Prolongeons l’idée ouverte par ce que je persiste à appeler un jeu : et s’ils s’étaient grimés avec du noir de fumée7 ? Ah, là, les choses ne se seraient pas passées de la même façon. Se faire une black face est inadmissible : deux gosses qui s’étaient passé sur le visage une crème anti-acnéique vert foncé qui avait viré au noir ont été virés de leur high school8 ; les activistes woke ont empêché une représentation des Suppliantes d’Eschyle à Paris parce qu’ils ont cru que les masques singeaient le grimage (désobligeant) des acteurs blancs au xixe siècle ; les étudiants de Yale ont obtenu la démission d’une enseignante, Erika Christakis, qui avait dit en substance que les étudiants pouvaient bien porter les déguisements qu’ils voulaient pour fêter Halloween sans se soucier des « convenances »9, etc.
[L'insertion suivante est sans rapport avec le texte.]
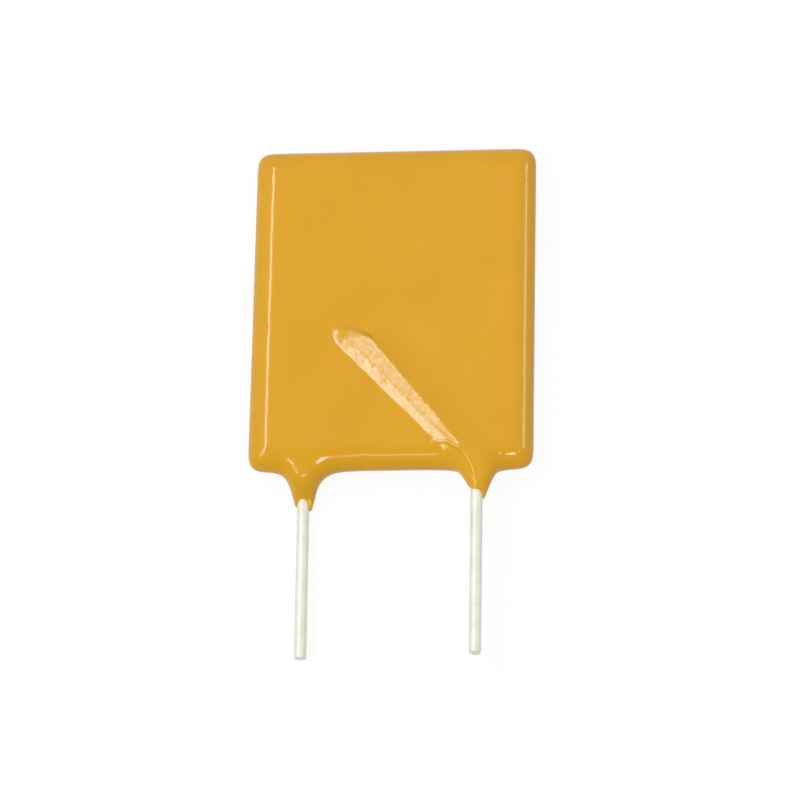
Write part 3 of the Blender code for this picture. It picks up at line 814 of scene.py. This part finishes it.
def tin_material():
    material, tree, shader = node_material("tin_finish")
    place = tree.nodes.new("ShaderNodeTexCoord").outputs["Object"]
    mottle = noise_node(tree, place, scale=1500, detail=3)
    tree.links.new(color_ramp(tree, mottle, (0.35, 0.65), TIN_COLORS), shader.inputs["Base Color"])
    drawn = tree.nodes.new("ShaderNodeMapping")
    drawn.inputs["Scale"].default_value = DRAWN_STRETCH
    tree.links.new(place, drawn.inputs["Vector"])
    streaks = noise_node(tree, drawn.outputs["Vector"], scale=16000, detail=2)
    lines = bump_node(tree, streaks, distance=0.000004, strength=0.5)
    tree.links.new(lines, shader.inputs["Normal"])
    shader.inputs["Metallic"].default_value = TIN_METALLIC
    shader.inputs["Roughness"].default_value = TIN_ROUGHNESS
    return material


def plain_material(name, colors, metallic, roughness, scale, distance):
    """A surface of two close colours in clouds, with a fine unevenness."""
    material, tree, shader = node_material(name)
    place = tree.nodes.new("ShaderNodeTexCoord").outputs["Object"]
    clouds = noise_node(tree, place, scale, detail=3)
    tree.links.new(color_ramp(tree, clouds, (0.35, 0.65), colors), shader.inputs["Base Color"])
    uneven = noise_node(tree, place, scale * 6, detail=2)
    tree.links.new(bump_node(tree, uneven, distance), shader.inputs["Normal"])
    shader.inputs["Metallic"].default_value = metallic
    shader.inputs["Roughness"].default_value = roughness
    return material


def finish_inner_pieces():
    """Gives the pieces that the coating hides their materials."""
    carbon = plain_material(
        "carbon_polymer_finish",
        colors=((0.016, 0.016, 0.016), (0.028, 0.028, 0.028)),
        metallic=0,
        roughness=0.7,
        scale=900,
        distance=0.000005,
    )
    nickel = plain_material(
        "nickel_foil_finish",
        colors=((0.58, 0.56, 0.51), (0.66, 0.64, 0.58)),
        metallic=1,
        roughness=0.35,
        scale=700,
        distance=0.000003,
    )
    solder = plain_material(
        "solder_finish",
        colors=((0.62, 0.63, 0.64), (0.70, 0.71, 0.72)),
        metallic=1,
        roughness=0.3,
        scale=1200,
        distance=0.000006,
    )
    finishes = {
        "polymer_core": carbon,
        "front_foil": nickel,
        "back_foil": nickel,
        "front_solder": solder,
        "back_solder": solder,
    }
    for name, finish in finishes.items():
        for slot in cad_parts[name].material_slots:
            slot.material = finish


def add_camera():
    data = bpy.data.cameras.new("photo_camera")
    data.lens = CAMERA_LENS_MM
    data.sensor_width = CAMERA_SENSOR_MM
    data.clip_start = 0.01
    data.clip_end = 10
    camera = bpy.data.objects.new("photo_camera", data)
    back = -CAMERA_FORWARD.normalized()
    right = (CAMERA_RIGHT - CAMERA_RIGHT.dot(back) * back).normalized()
    up = back.cross(right)
    turned = Matrix((right, up, back)).transposed().to_4x4()
    camera.matrix_world = Matrix.Translation(BODY_CENTRE + CAMERA_FROM_BODY) @ turned
    bpy.context.scene.collection.objects.link(camera)
    bpy.context.scene.camera = camera


def add_softbox(lamp):
    """A rectangular lamp that faces the fuse. Its length runs along Y as far as its tilt lets it."""
    data = bpy.data.lights.new(lamp.name, "AREA")
    data.shape = "RECTANGLE"
    data.size = lamp.width
    data.size_y = lamp.length
    data.energy = lamp.radiance * math.pi * lamp.width * lamp.length
    softbox = bpy.data.objects.new(lamp.name, data)
    back = Vector(lamp.direction).normalized()
    along = (Vector((0, 1, 0)) - back.y * back).normalized()
    across = along.cross(back)
    turned = Matrix((across, along, back)).transposed().to_4x4()
    softbox.matrix_world = Matrix.Translation(back * LAMP_DISTANCE) @ turned
    bpy.context.scene.collection.objects.link(softbox)


def white_to_the_eye(tree):
    """One for the rays of the camera, of reflections and of refractions, and zero for those that light."""
    path = tree.nodes.new("ShaderNodeLightPath")
    seen = path.outputs["Is Camera Ray"]
    for kind in ("Is Glossy Ray", "Is Transmission Ray"):
        either = tree.nodes.new("ShaderNodeMath")
        either.operation = "MAXIMUM"
        tree.links.new(seen, either.inputs[0])
        tree.links.new(path.outputs[kind], either.inputs[1])
        seen = either.outputs[0]
    return seen


def add_world():
    """White all round to the eye, with a dimmer room to reflect on the side that the camera stands on."""
    world = bpy.data.worlds.new("studio")
    world.use_nodes = True
    tree = world.node_tree
    nodes, links = tree.nodes, tree.links
    nodes.clear()
    out = nodes.new("ShaderNodeOutputWorld")
    lit = nodes.new("ShaderNodeBackground")
    lit.inputs["Color"].default_value = (1, 1, 1, 1)
    lit.inputs["Strength"].default_value = WORLD_LIGHT
    direction = nodes.new("ShaderNodeSeparateXYZ")
    links.new(nodes.new("ShaderNodeTexCoord").outputs["Generated"], direction.inputs[0])
    room = nodes.new("ShaderNodeMapRange")
    room.interpolation_type = "SMOOTHSTEP"
    room.inputs["From Min"].default_value, room.inputs["From Max"].default_value = ROOM_EDGE
    room.inputs["To Min"].default_value = ROOM_GLOSS
    room.inputs["To Max"].default_value = 1
    links.new(direction.outputs["Y"], room.inputs["Value"])
    white = nodes.new("ShaderNodeBackground")
    links.new(room.outputs[0], white.inputs["Strength"])
    mix = nodes.new("ShaderNodeMixShader")
    links.new(white_to_the_eye(tree), mix.inputs["Fac"])
    links.new(lit.outputs[0], mix.inputs[1])
    links.new(white.outputs[0], mix.inputs[2])
    links.new(mix.outputs[0], out.inputs["Surface"])
    bpy.context.scene.world = world


def add_floor():
    """Paper that takes the fuse's shadow and is otherwise as white to the eye as the world behind it."""
    bm = bmesh.new()
    bmesh.ops.create_grid(bm, x_segments=1, y_segments=1, size=FLOOR_SIZE)
    floor = object_from("floor", bm)
    material = bpy.data.materials.new("floor_white")
    material.use_nodes = True
    tree = material.node_tree
    nodes, links = tree.nodes, tree.links
    nodes.clear()
    out = nodes.new("ShaderNodeOutputMaterial")
    paper = nodes.new("ShaderNodeBsdfDiffuse")
    paper.inputs["Color"].default_value = (*FLOOR_PAPER, 1)
    white = nodes.new("ShaderNodeEmission")
    white.inputs["Strength"].default_value = FLOOR_GLOW
    part = nodes.new("ShaderNodeMath")
    part.operation = "MULTIPLY"
    part.inputs[1].default_value = FLOOR_GLOW_SHARE
    links.new(white_to_the_eye(tree), part.inputs[0])
    mix = nodes.new("ShaderNodeMixShader")
    links.new(part.outputs[0], mix.inputs["Fac"])
    links.new(paper.outputs[0], mix.inputs[1])
    links.new(white.outputs[0], mix.inputs[2])
    links.new(mix.outputs[0], out.inputs["Surface"])
    floor.data.materials.append(material)


add_camera()
coating = make_coating()
coating.data.materials.append(epoxy_material())
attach(coating, "root")
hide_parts("epoxy_coating")
tin = tin_material()
for lead in LEADS:
    wire = make_lead(lead)
    wire.data.materials.append(tin)
    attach(wire, "root")
    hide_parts(lead.name)
finish_inner_pieces()
for lamp in LAMPS:
    add_softbox(lamp)
add_world()
add_floor()
bpy.context.scene.view_settings.view_transform = "Standard"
Un écolier « blanc » qui aurait « transitionné » parce qu’il avait un « ressenti » d’écolier issu de la diversité se serait peut-être fait vertement réprimander, ses parents convoquer par la hiérarchie de l’école et sommés de suivre un stage de renoncement solennel au « privilège blanc ». Dysphorie de genre, oui ; dysphorie d’espèce, pourquoi pas ? Mais dysphorie de « race » ? Jamais !

Auteur

  1. Voir ici Repris

  2. Rassurez-vous : non, il n’est pas allé en prison, ça ne se faisait pas à l’époque… En revanche, le gamin, en rentrant chez lui, devait tendre l’autre joue selon les bons principes évangéliques…

  3. L’institutrice pourra leur faire jouer une saynète pour mettre la fable en application. Prévoir de quoi éponger le sang.

  4. Non, ils ne l’ont pas encore dit ! Je leur donne peut-être une mauvaise idée ?

  5. 5 Voir le livre de Carine Azzopardi Quand la peur gouverne tout, Plon 2023.

  6. J’ai aussi joué à la poupée avec eux mais vous ne le répéterez pas, hein ?

  7. C’est facile : je l’ai fait quand j’étais gamin. Je vous montrerai !

  8. Un juge a obligé l’école à les réintégrer et à leur verser de confortables indemnités.